Test set: Average loss: 0.0501, Accuracy: 2666/10000 (27%)



**Important!** This task is not too hard, but it is pretty time-consuming. Total computation time is about 4 hours.

1. Find out how many epochs are needed for our network to stop improving on test dataset (let's stop on 5 epochs without accuracy improvement on the test set). How long does it take? [1]
2. Find some problematic examples and show them with `example()` function we defined in class.[1]
3. Draw a confusion matrix for your model on test dataset. It is a 10x10 matrix, and in the cell `(i,j)` there is a number of digits `i` classified as digit `j`.[1]
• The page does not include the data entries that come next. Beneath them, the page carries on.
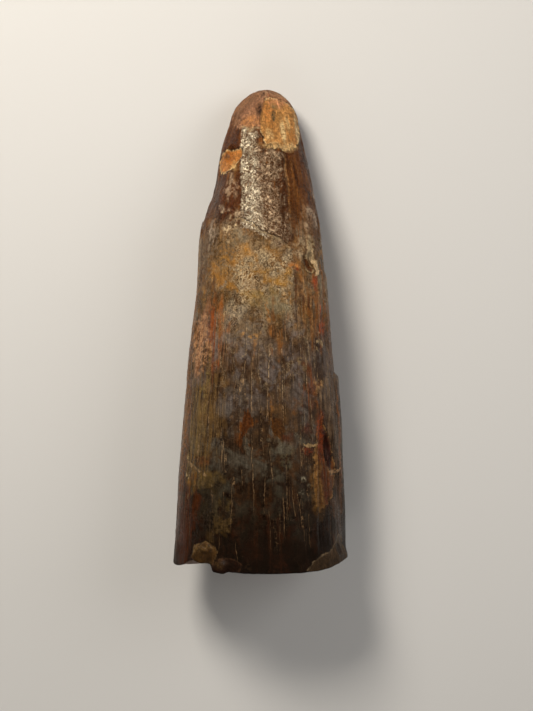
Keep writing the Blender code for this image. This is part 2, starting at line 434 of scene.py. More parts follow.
    def scar_share(self, skin: Skin) -> Array:
        """How strongly the three-cornered scar acts on each point."""
        share = np.clip((skin.distance - self.scar_top) / (self.scar_end - self.scar_top), 0.0, 1.0)
        left = self.scar_top_angle + (self.scar_left_angle - self.scar_top_angle) * np.sqrt(share)
        right = self.scar_top_angle + (self.scar_right_angle - self.scar_top_angle) * share
        turn = skin.turn_from(0.0)
        across = 1.0 - ramp(0.0, 1.0, (turn - left + self.scar_left_softness) / self.scar_left_softness)
        across *= ramp(0.0, 1.0, (turn - right + self.scar_right_softness) / self.scar_right_softness)
        top = ramp(self.scar_top, self.scar_top + 1.0, skin.distance)
        return across * top * (1.0 - ramp(self.scar_end - 1.0, self.scar_end, skin.distance))

    def natural_height(self, skin: Skin) -> Array:
        """The slow unevenness and the broad lengthwise ridges of a grown crown."""
        slow = noise_at(skin.place, self.unevenness_size)
        ridge = crown_places(skin.angle, self.ridges_round, skin.place[:, 1] / self.ridge_stretch)
        return self.unevenness * slow + self.ridge_height * noise_at(ridge, 1.0)

    def rim_rag(self, skin: Skin) -> Array:
        """The raggedness that every chip's rim shares."""
        return self.rim_raggedness * noise_at(skin.place, self.rim_ragged_size)

    def skin_at(self, pixel: Pair) -> Pair:
        """Finds the surface coordinates under a picture point of the shown side.

        Args:
            pixel: The picture point.

        Returns:
            The angle in degrees and the distance from the tip in millimetres.
        """
        height = self.view.sharp_height
        angle = 90.0
        distance = 0.0
        for _ in range(self.view.settle_steps):
            x, y = self.view.pixel_to_place(pixel, height)
            distance = min(max(self.shape.length / 2.0 - y - self.centre_y, 0.0), self.shape.length)
            at = np.array([distance])
            across = x + self.centre_x - float(read_curve(self.shape.outline, at, 2)[0])
            cosine = across / float(self.shape.half_width(at)[0])
            angle = math.degrees(math.acos(min(max(cosine, -self.steepest), self.steepest)))
            top = self.shape.point(np.array([angle]), at, np.array([1.0]))[0, 2]
            height = 0.5 * height + 0.5 * (top - self.floor)
        return angle, distance


class MarkKind(Enum):
    """How a mark lies: a soft stain, torn fibres, loose specks, a sharp chip or a glaze over chips.

    The values are a mark's softness and squareness.
    """

    STAIN = (0.5, 2.0)
    FIBRES = (0.35, 2.01)
    SPECKS = (0.45, 2.02)
    CHIP = (0.1, 2.8)
    GLAZE = (0.45, 2.03)


@dataclass(frozen=True)
class Mark:
    """A coloured mark on the shown side, by its middle and half size in picture points."""

    x: float
    y: float
    half_wide: float
    half_high: float
    colour: Colour
    strength: float = 0.8
    lean: float = 0.0


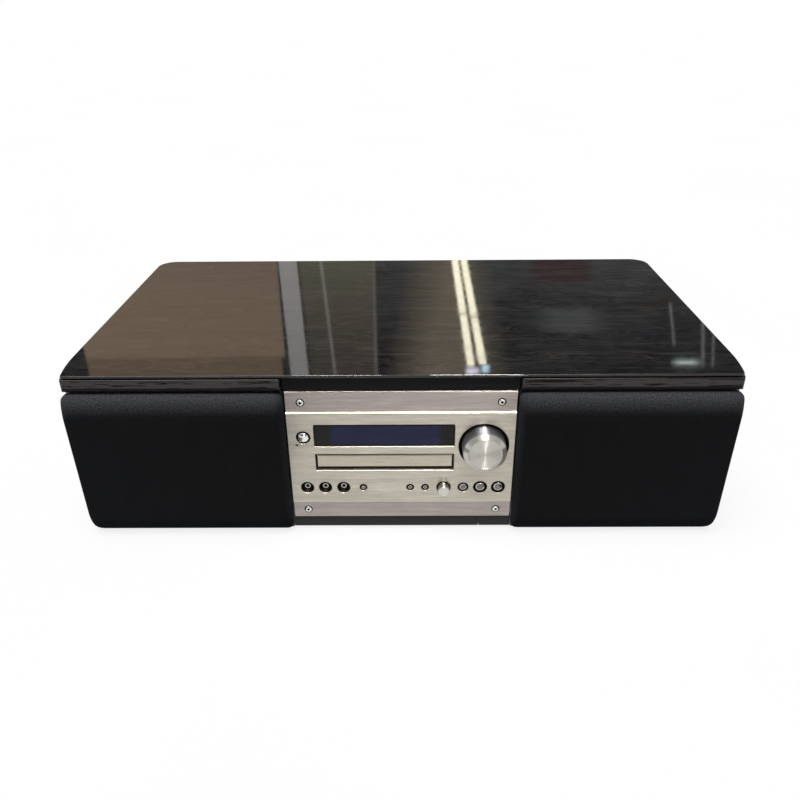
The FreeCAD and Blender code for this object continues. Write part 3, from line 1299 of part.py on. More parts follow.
def turntable():
    """Disc platter with its centring hub and spindle."""
    x = DRAWER_X
    disc_z = TRAY_Z + TRAY_T - POCKET_DEPTH + 0.8
    plate_part = rod_z(x, DISC_Y, disc_z - 1.4, disc_z, TURNTABLE_R)
    hub = Part.makeCone(HUB_R, HUB_R - 1.6, 2.8, V(x, DISC_Y, disc_z))
    spindle = rod_z(x, DISC_Y, traverse_z() - 7.0, disc_z - 1.0, 1.0)
    collar = rod_z(x, DISC_Y, disc_z - 4.0, disc_z - 1.2, 4.0)
    return join([plate_part, hub, spindle, collar])


def pickup_sled():
    """Optical head on its two rods, with the arm that engages the lead screw."""
    x = DRAWER_X
    z = traverse_z()
    y0 = DISC_Y + 14.0
    y1 = y0 + 20.0
    body = box(x - 26.0, x + 26.0, y0, y1, z + 2.0, z + 8.4)
    arm = box(x + 25.0, x + LEAD_SCREW_X + 3.0, y0 + 5.0, y1 - 5.0, z + 2.0, z + 8.0)
    housing = box(x - 9.0, x + 9.0, y0 + 2.0, y1 - 2.0, z + 8.0, z + 9.6)
    lens = rod_z(x, y0 + 10.0, z + 9.0, z + 10.4, 3.0)
    sled = join([body, arm, housing, lens])
    bores = [
        rod_y(x - ROD_X, z + 5.0, y0, y1, ROD_R + RUNNING_GAP),
        rod_y(x + ROD_X, z + 5.0, y0, y1, ROD_R + RUNNING_GAP),
        rod_y(x + LEAD_SCREW_X, z + 5.0, y0, y1, ROD_R + RUNNING_GAP),
    ]
    return less(sled, bores)


def lead_screw():
    x = DRAWER_X + LEAD_SCREW_X
    z = traverse_z() + 5.0
    screw = rod_y(x, z, DISC_Y + 7.0, DISC_Y + 75.0, ROD_R)
    gear_end = rod_y(x, z, DISC_Y + 75.0, DISC_Y + 77.5, 3.6)
    return join([screw, gear_end])


def clamp_bridge():
    """Pressed strip across the deck's walls with a hole for the clamp."""
    x = DRAWER_X
    z = TRAY_Z + DECK_TOP
    strip = box(x - DECK_OUT, x + DECK_OUT, DISC_Y - 16.0, DISC_Y + 16.0, z, z + SHEET_T)
    ribs = [
        box(x - 50.0, x + 50.0, y, y + 1.0, z + SHEET_T, z + 4.0)
        for y in (DISC_Y - 16.0, DISC_Y + 15.0)
    ]
    return join([strip] + ribs).cut(rod_z(x, DISC_Y, z, z + SHEET_T, 10.5))


def clamp_puck():
    """Magnetic clamp that hangs in the bridge and presses a disc to the turntable."""
    x = DRAWER_X
    hub_top = TRAY_Z + TRAY_T - POCKET_DEPTH + 0.8 + 2.8
    low = hub_top + 0.3
    bridge = TRAY_Z + DECK_TOP
    plate_part = rod_z(x, DISC_Y, low, low + 2.6, 13.0)
    neck = rod_z(x, DISC_Y, low + 2.6, bridge + SHEET_T + 0.8, 9.5)
    flange = rod_z(x, DISC_Y, bridge + SHEET_T + 0.8, bridge + SHEET_T + 2.2, 13.0)
    return join([plate_part, neck, flange])


def both(name, shape):
    save("right_" + name, shape)
    save("left_" + name, mirrored(shape))


def pair(shape):
    return [shape, mirrored(shape)]


def main():
    os.makedirs("parts", exist_ok=True)
    save("top_board", top_board())
    save("felt_spacers", felt_spacers())
    save("rubber_feet", rubber_feet())
    both("cabinet", cabinet())
    both("speaker_baffle", speaker_baffle())
    both("woofer_frame", woofer_frame())
    both("woofer_cone", woofer_cone())
    both("grille_cloth", grille_cloth())
    both("grille_frame", grille_frame())
    save("front_rails", group(pair(front_rail())))
    save("woofer_surrounds", group(pair(woofer_surround())))
    save("tweeters", group([side for piece in tweeter() for side in pair(piece)]))
    save("crossover_boards", group(pair(crossover_board())))
    single = (
        face_main_plate, face_base_plate, face_screws, front_subpanel, display_window, display_tube,
        control_board, standby_led, input_jacks, volume_knob, selector_knob, header_strip, plinth_strip,
        chassis_pan, case_cover, rear_panel, ac_inlet, rca_jacks, antenna_terminal, main_board,
        power_transformer, heat_sink, disc_tray, tray_front, deck_frame, loading_gear, motor_pinion,
        loading_motor, traverse_frame, turntable, pickup_sled, lead_screw, clamp_bridge, clamp_puck,
    )
    for make in single:
        save(make.__name__, make())
    for name, x, h, cap_r, _, proud in BUTTONS:
        save(name, button(x, h, cap_r, proud))


main()
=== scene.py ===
"""Looks for a one-piece disc receiver: an aluminium panel with a tray, between two speakers, under one board.

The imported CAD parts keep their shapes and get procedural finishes. Cloth, felt, sleeves, wells and small
marks are modelled here on top of them. Lengths are in metres; the fields that end in _mm are millimetres.
"""

import json
import logging
import math
from dataclasses import dataclass, field
from enum import Enum
from itertools import product

import bmesh
import bpy
from mathutils import Matrix, Vector

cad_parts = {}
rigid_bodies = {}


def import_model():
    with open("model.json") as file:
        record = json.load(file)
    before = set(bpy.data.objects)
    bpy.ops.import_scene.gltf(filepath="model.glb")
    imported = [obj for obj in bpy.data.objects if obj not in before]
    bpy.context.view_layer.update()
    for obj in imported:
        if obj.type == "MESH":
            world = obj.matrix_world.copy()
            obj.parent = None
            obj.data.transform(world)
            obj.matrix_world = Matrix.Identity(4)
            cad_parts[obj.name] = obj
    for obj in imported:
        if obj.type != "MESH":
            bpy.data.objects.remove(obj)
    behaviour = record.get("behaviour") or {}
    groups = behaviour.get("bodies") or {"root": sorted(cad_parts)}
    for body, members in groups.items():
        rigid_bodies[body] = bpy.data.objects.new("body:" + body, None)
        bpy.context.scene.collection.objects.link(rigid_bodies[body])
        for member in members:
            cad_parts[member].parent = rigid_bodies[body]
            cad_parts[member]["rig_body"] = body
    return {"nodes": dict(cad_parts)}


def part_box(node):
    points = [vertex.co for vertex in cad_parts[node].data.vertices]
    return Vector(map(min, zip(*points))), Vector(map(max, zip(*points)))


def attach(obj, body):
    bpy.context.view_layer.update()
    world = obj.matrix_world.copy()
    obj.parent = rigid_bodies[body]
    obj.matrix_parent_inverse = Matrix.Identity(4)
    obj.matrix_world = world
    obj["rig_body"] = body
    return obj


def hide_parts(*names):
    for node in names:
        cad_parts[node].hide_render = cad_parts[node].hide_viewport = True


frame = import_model()

LOG = logging.getLogger("receiver")
MM = 0.001
PLAY = 0.00003              # a lining to the wall of its opening
MIX_COLOURS = (6, 7)        # the Mix node's colour inputs
MIX_RESULT = 2              # its colour output
BLACK = (0.0, 0.0, 0.0)
CAP_SHARE = 0.42            # a cone's cap, as a share of the cone
Colour = tuple[float, float, float]
Pair = tuple[float, float]
Socket = bpy.types.NodeSocket
Material = bpy.types.Material
Object = bpy.types.Object


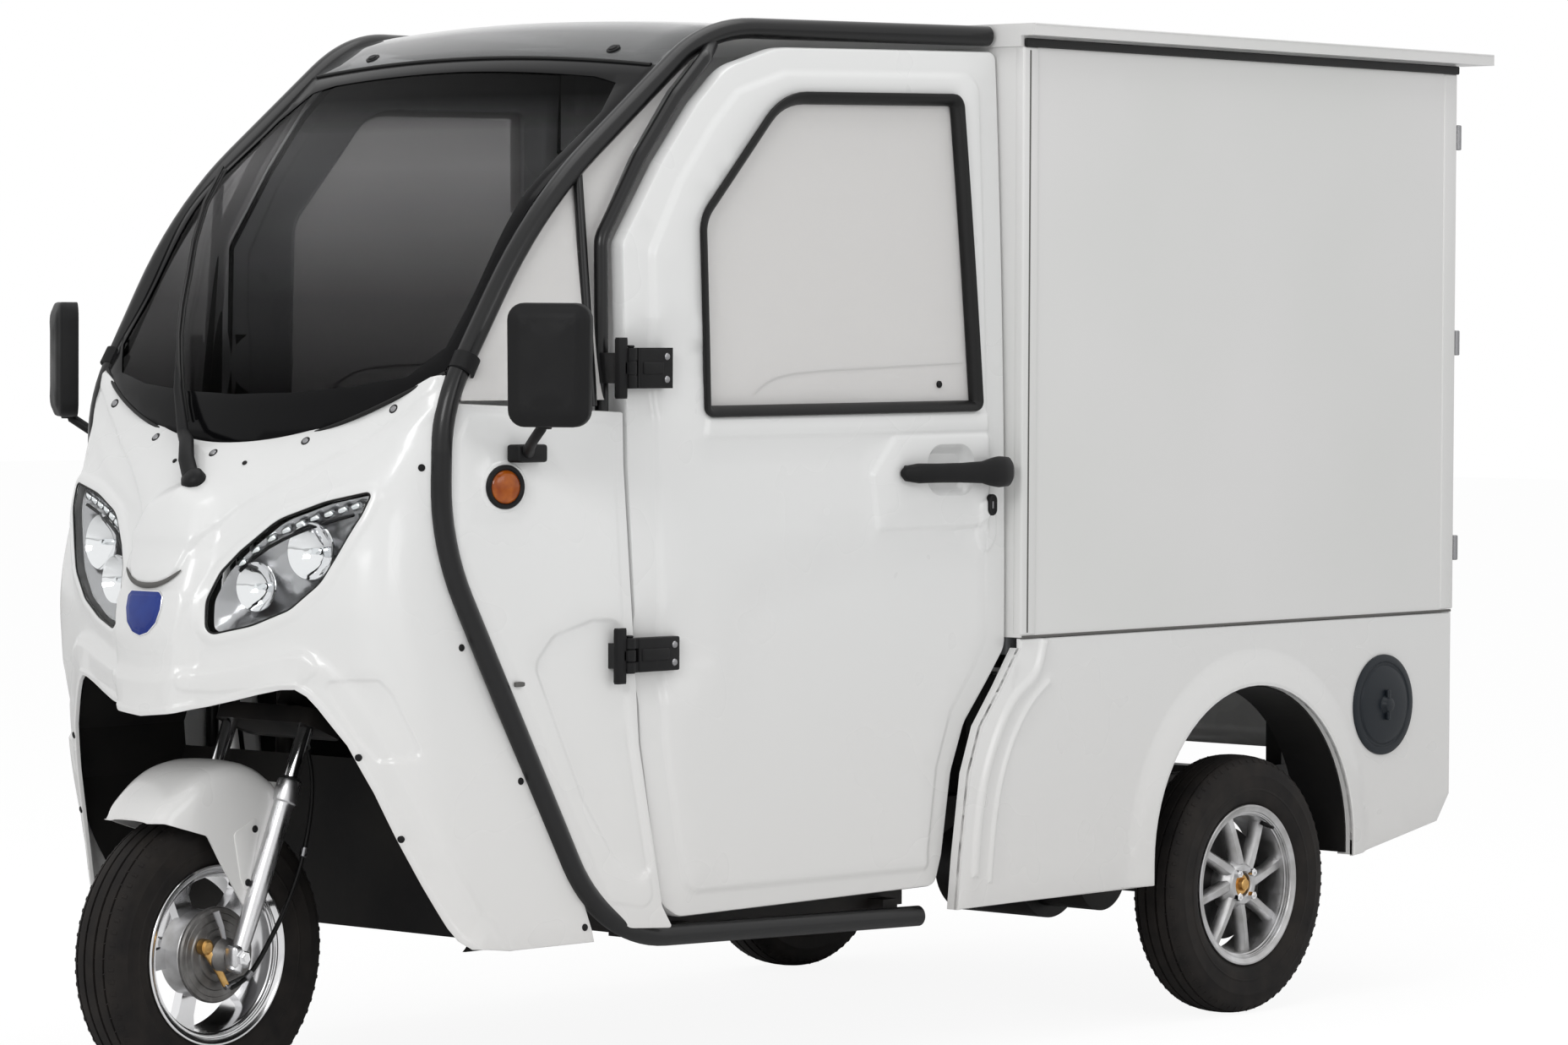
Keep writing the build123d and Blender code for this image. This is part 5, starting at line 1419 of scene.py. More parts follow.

4. By default weight of linear layer is initialized with `kaiming_uniform` function and bias is unitialized with `uniform` function (see reset parameters method of Linear class https://github.com/pytorch/pytorch/blob/master/torch/nn/modules/linear.py). Initialize all weights as `uniform(-0.1,0.1)` and test. How does this modification affect training process? Is it faster/slower? Is the end result better/worse? Same question form `uniform(-1, 1)`. Same question for `constant(0)` initialization. Don't forget to recreate optimizer for your new model (otherwise you'll optimize parameters of the old model using values from the new one, which does not work).[1]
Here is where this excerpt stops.